> [Your objective] Every line from the one containing "Break this object" to the final line of the material below must be reproduced exactly; leave out all other lines.

> [Dataset records]
=====

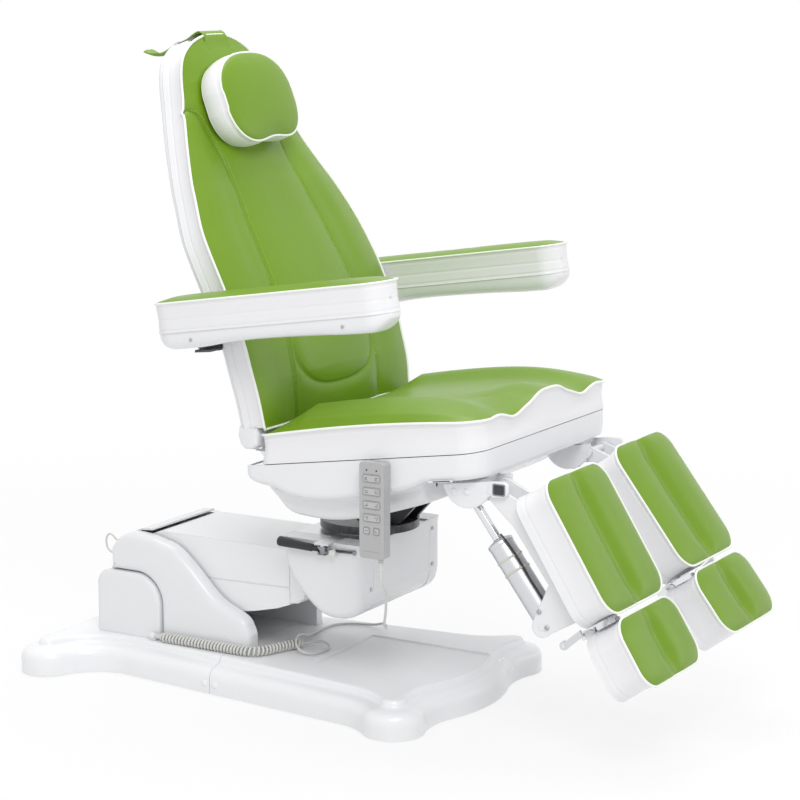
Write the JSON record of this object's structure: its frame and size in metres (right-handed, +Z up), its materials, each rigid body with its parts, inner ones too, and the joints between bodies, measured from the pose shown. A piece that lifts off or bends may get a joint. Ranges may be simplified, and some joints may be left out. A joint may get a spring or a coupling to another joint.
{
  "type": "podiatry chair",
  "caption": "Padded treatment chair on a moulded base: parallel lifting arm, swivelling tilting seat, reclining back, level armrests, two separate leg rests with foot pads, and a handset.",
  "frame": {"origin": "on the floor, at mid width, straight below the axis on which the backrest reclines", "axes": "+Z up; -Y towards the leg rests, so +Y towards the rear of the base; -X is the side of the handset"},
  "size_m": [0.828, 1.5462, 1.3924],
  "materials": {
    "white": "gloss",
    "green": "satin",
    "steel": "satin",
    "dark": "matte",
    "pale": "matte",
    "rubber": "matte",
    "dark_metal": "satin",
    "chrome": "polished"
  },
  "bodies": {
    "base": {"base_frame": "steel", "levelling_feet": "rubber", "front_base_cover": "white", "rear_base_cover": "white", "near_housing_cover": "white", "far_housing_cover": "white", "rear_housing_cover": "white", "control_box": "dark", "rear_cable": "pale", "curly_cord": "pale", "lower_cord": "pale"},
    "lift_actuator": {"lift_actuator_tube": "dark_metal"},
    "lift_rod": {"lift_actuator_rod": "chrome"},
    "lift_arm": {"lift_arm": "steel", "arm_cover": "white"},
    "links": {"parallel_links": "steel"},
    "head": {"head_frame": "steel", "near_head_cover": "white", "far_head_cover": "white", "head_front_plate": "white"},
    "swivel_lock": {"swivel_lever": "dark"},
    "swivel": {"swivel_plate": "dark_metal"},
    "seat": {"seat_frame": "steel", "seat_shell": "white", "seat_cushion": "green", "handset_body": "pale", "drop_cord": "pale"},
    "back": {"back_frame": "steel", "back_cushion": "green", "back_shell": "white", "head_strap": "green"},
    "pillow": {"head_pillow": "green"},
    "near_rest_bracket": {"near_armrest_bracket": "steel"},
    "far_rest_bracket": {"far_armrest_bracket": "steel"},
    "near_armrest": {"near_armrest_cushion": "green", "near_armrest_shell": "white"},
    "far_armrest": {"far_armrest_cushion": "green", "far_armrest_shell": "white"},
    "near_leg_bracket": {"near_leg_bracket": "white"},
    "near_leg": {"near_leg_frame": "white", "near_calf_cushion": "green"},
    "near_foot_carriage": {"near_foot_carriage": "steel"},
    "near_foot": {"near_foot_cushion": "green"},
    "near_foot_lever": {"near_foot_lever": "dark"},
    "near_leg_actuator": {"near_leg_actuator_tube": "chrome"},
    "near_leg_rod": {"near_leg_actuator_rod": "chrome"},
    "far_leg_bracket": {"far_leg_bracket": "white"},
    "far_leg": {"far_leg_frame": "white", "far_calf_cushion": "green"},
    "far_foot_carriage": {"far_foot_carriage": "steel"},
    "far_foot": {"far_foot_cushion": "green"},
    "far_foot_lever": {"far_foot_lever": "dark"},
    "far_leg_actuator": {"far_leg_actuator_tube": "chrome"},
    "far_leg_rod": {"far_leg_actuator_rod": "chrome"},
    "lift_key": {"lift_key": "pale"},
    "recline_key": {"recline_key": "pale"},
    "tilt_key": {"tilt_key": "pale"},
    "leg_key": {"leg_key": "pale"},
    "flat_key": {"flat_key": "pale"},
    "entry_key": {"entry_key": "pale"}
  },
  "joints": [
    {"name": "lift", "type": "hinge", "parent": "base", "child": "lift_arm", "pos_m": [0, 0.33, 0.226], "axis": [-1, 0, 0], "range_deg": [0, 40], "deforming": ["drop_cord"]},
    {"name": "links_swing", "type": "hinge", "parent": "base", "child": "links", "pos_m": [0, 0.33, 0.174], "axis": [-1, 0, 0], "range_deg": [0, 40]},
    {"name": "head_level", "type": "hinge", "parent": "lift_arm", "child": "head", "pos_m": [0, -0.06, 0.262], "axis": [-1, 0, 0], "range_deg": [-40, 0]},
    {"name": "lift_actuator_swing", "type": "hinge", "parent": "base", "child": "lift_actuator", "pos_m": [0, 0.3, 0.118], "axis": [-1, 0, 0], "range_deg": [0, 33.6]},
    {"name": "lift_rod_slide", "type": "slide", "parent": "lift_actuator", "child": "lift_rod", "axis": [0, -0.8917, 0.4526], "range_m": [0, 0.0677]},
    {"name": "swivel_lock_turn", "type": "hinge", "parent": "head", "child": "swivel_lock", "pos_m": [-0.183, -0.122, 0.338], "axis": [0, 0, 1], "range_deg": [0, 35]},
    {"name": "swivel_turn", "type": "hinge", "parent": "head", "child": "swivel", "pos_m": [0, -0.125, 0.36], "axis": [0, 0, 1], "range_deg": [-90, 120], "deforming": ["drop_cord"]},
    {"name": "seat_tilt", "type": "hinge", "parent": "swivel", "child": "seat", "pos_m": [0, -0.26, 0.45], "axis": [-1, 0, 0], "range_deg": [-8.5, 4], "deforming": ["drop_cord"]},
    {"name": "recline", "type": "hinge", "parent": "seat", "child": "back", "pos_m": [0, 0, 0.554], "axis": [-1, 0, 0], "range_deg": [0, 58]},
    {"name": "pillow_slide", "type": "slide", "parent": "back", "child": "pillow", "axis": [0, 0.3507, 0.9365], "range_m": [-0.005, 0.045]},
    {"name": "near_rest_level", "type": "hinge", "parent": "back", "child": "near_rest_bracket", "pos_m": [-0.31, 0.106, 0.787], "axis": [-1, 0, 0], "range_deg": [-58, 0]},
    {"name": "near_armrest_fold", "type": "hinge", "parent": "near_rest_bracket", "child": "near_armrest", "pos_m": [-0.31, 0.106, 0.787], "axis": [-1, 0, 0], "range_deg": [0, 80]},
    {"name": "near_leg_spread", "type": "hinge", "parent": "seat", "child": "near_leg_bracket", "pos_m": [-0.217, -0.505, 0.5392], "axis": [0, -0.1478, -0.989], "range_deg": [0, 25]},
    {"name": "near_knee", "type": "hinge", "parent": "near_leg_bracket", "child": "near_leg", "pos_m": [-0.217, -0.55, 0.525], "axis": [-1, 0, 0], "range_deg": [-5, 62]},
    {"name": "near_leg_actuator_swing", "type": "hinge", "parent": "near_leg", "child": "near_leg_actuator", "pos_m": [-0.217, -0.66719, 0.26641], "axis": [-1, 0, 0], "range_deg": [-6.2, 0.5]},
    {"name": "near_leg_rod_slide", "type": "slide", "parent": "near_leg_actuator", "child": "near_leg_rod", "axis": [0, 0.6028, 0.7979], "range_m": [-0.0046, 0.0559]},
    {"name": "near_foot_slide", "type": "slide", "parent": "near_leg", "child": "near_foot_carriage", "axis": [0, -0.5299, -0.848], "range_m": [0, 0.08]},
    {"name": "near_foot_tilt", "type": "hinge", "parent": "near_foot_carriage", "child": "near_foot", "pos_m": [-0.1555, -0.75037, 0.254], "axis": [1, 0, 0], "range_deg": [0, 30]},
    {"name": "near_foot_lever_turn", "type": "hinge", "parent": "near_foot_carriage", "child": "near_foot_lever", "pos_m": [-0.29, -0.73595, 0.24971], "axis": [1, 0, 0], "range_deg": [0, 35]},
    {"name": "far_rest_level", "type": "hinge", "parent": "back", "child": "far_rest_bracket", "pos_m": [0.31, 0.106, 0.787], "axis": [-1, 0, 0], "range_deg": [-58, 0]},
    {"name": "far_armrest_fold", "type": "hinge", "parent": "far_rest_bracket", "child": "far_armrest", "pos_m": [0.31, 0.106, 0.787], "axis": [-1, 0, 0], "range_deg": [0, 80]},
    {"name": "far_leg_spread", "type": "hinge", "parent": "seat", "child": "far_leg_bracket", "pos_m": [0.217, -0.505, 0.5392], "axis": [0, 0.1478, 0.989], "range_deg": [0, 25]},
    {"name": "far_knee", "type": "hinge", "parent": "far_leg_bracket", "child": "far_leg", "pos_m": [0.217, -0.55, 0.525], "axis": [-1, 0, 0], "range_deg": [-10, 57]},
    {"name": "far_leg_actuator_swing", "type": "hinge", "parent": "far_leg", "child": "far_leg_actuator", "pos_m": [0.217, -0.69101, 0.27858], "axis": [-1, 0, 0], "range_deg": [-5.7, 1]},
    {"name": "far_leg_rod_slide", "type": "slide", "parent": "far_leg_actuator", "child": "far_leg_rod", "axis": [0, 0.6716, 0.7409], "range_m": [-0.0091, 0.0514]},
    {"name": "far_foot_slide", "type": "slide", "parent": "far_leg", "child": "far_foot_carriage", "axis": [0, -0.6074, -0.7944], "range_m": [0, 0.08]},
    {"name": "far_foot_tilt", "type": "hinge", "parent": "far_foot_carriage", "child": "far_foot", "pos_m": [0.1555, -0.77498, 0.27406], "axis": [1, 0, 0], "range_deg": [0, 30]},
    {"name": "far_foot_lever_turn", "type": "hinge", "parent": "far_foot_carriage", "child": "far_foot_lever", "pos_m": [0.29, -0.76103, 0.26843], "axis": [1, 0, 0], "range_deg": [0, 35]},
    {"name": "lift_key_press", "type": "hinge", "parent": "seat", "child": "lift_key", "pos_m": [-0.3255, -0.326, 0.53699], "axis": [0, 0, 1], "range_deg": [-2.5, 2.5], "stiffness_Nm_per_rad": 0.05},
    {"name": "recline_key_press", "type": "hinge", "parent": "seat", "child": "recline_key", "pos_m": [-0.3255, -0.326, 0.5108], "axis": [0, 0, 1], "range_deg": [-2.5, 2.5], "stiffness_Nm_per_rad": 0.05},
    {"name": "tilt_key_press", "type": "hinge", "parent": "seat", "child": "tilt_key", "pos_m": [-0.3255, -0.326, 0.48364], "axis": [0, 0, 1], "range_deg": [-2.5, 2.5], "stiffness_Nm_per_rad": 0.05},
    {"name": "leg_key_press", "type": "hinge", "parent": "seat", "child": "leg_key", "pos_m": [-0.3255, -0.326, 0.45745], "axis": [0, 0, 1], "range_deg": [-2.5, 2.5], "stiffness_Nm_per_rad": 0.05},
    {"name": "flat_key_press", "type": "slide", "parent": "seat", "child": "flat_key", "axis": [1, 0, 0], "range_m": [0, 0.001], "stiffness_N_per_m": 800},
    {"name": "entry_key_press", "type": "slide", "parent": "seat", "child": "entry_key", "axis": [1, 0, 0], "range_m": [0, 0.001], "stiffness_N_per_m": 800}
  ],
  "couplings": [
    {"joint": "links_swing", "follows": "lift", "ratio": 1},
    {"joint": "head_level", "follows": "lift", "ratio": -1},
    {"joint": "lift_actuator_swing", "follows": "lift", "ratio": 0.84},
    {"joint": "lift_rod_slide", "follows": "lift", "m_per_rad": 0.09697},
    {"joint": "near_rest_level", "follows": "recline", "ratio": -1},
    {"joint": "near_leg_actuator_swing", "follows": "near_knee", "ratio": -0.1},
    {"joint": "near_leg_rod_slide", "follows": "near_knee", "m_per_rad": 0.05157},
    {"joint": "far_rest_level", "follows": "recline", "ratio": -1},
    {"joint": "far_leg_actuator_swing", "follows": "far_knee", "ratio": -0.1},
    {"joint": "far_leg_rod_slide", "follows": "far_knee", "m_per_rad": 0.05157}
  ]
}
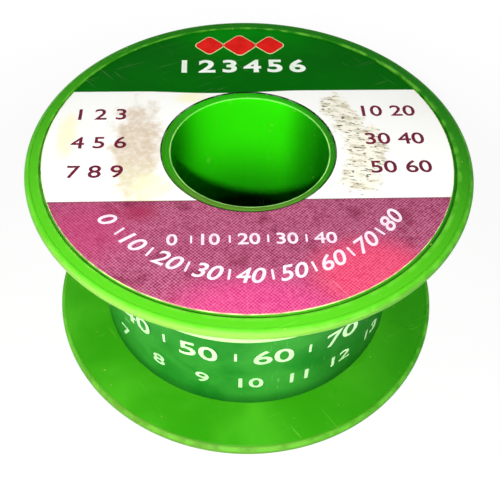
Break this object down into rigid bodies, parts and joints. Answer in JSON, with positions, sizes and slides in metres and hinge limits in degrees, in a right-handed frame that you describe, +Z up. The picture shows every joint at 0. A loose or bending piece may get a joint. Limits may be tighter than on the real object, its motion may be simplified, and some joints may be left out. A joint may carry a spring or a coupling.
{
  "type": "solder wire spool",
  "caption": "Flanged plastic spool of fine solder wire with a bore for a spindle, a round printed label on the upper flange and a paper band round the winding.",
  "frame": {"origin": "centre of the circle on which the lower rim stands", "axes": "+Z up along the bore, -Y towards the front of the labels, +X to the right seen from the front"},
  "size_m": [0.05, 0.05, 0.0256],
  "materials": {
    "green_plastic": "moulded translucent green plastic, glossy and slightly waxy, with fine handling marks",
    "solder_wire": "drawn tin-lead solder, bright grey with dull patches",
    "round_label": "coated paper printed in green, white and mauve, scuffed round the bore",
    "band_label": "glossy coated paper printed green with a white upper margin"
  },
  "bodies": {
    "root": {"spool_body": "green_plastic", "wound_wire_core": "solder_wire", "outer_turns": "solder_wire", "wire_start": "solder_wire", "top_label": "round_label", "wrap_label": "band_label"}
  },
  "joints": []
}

=====

> [Answer below]
Break this object down into rigid bodies, parts and joints. Answer in JSON, with positions, sizes and slides in metres and hinge limits in degrees, in a right-handed frame that you describe, +Z up. The picture shows every joint at 0. A loose or bending piece may get a joint. Limits may be tighter than on the real object, its motion may be simplified, and some joints may be left out. A joint may carry a spring or a coupling.
{
  "type": "solder wire spool",
  "caption": "Flanged plastic spool of fine solder wire with a bore for a spindle, a round printed label on the upper flange and a paper band round the winding.",
  "frame": {"origin": "centre of the circle on which the lower rim stands", "axes": "+Z up along the bore, -Y towards the front of the labels, +X to the right seen from the front"},
  "size_m": [0.05, 0.05, 0.0256],
  "materials": {
    "green_plastic": "moulded translucent green plastic, glossy and slightly waxy, with fine handling marks",
    "solder_wire": "drawn tin-lead solder, bright grey with dull patches",
    "round_label": "coated paper printed in green, white and mauve, scuffed round the bore",
    "band_label": "glossy coated paper printed green with a white upper margin"
  },
  "bodies": {
    "root": {"spool_body": "green_plastic", "wound_wire_core": "solder_wire", "outer_turns": "solder_wire", "wire_start": "solder_wire", "top_label": "round_label", "wrap_label": "band_label"}
  },
  "joints": []
}